Por conta da relutância do paciente em aceitar ajuda, a médica Luciana Bari adianta que o tratamento requer muita habilidade do profissional, que precisa manter uma supervisão contínua de forma a evitar que a pessoa desista da terapia individual ou em grupo. “Também é necessário considerar se há doenças físicas presentes. Após essa etapa, as chances de ajudar o paciente a se libertar do acúmulo serão maiores”, acrescenta.

Conflito em casa

Lidar com um familiar com o TA pode ser missão desgastante, entretanto, a psicóloga observa que os acumuladores compulsivos tendem a se tornar pessoas mais isoladas, principalmente em casos mais severos, pois sentem vergonha da sua própria condição e do aspecto da casa. “Essa situação muitas vezes pode representar vários riscos à saúde das pessoas que vivem em espaços com excesso de objetos ou mesmo animais, como: alergias e infecções frequentes, além de fungos e bactérias, uma vez que o acúmulo dificulta a tarefa de limpar a casa”, ressalta.

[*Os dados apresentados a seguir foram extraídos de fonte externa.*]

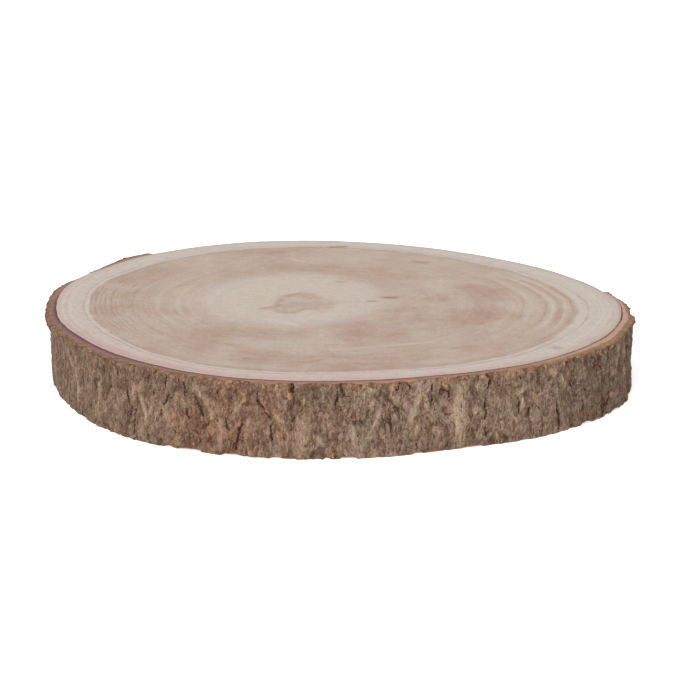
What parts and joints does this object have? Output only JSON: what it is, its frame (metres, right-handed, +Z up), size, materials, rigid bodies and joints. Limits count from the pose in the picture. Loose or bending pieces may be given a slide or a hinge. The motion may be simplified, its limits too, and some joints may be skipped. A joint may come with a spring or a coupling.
{
  "type": "wood slice",
  "caption": "Flat round slice sawn across a tree trunk, with growth rings on both faces and furrowed bark round its edge, to stand things on.",
  "frame": {"origin": "middle of the underside", "axes": "+Z up through the thickness, +X along the slice's longest width, -Y towards the side with the bark whole up to the sawn face"},
  "size_m": [0.3374, 0.3075, 0.04],
  "materials": {
    "wood": "sawn and sanded, unvarnished, matt",
    "bark": "rough, dry, furrowed"
  },
  "bodies": {
    "root": {"wood_slice": "wood"}
  },
  "joints": []
}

2 comentários sobre “Transtorno de acumulação

  1. Me chamo Felipe Andrew, tenho 38 anos, já faço tratamento a alguns anos contra depressão, ansiedade e insônia. Utilizo Duloxetina de manhã e a noite, junto com trazodona de noite e Bupropiona de dia. Creio que desenvolvi essa síndrome de acumulação ao longo dos anos, pois tenho um quarto em casa, que está abarrotado de coisas. São tantas coisas inúteis, que ultimamente não consigo nem entrar dentro desse quarto.
    Fico na dúvida se realmente tenho esse transtorno, porque todas as coisas que tenho acumuladas, se concentram nesse único quarto. O resto da casa é normal, tudo limpo, organizado, sem tranqueiras. Quem entra no meu apartamento, nem imagina que tenho esse quarto lotado até o teto de coisas. Preciso de ajuda, pois essa bagunça está me causando muita angústia e vergonha de mim mesmo. E o pior é que não consigo entrar lá e começar a jogar as coisas foras. Todas as vezes que tentei dar um fim em tudo, ou pelo menos, diminuir bastante, começo a ver coisa por coisa, papel por papel e pra tudo acho uma utilidade, uma importância e no fim das contas, acabo não jogando nada fora e o pior, acumulando mais e mais.
    A alguns anos atrás (sim já sofro com isso a muitos anos) eu até conseguia entrar no quarto e jogar bastante coisa fora a ponto de ficar “habitável”, mas depois acumulava tudo de novo. Mas com o passar dos anos, fui piorando, fui perdendo cada vez mais, a vontade ou o ânimo de tentar organizar aquele quarto, pois sei que é um esforço em vão, que já já voltará a ficar aquela bagunça de novo. Fora a angústia gigantesca que bate ao pensar em tentar organizar aquilo, pois sei que vou me deparar com coisas, objetos, documentos, que me farão lembrar de períodos tristes da minha vida, que não quero lembrar. E quando me vem esses pensamentos na cabeça, acabo fugindo de mim mesmo e de tentar arrumar aquela quarto.
    A solução acaba sendo, fechar e trancar a porta do quarto e fingir que está tudo bem. Mas chegou num ponto que não aguento mais e percebi que não vou conseguir resolver isso sozinho, já que venho tentando a anos e não consegui.

    1. Olá Felipe, pelo que você comentou parece sim ser o transtorno,nossa sugestão é que você agende uma consulta com um psiquiatra para que ele te ajude a sair deste quadro.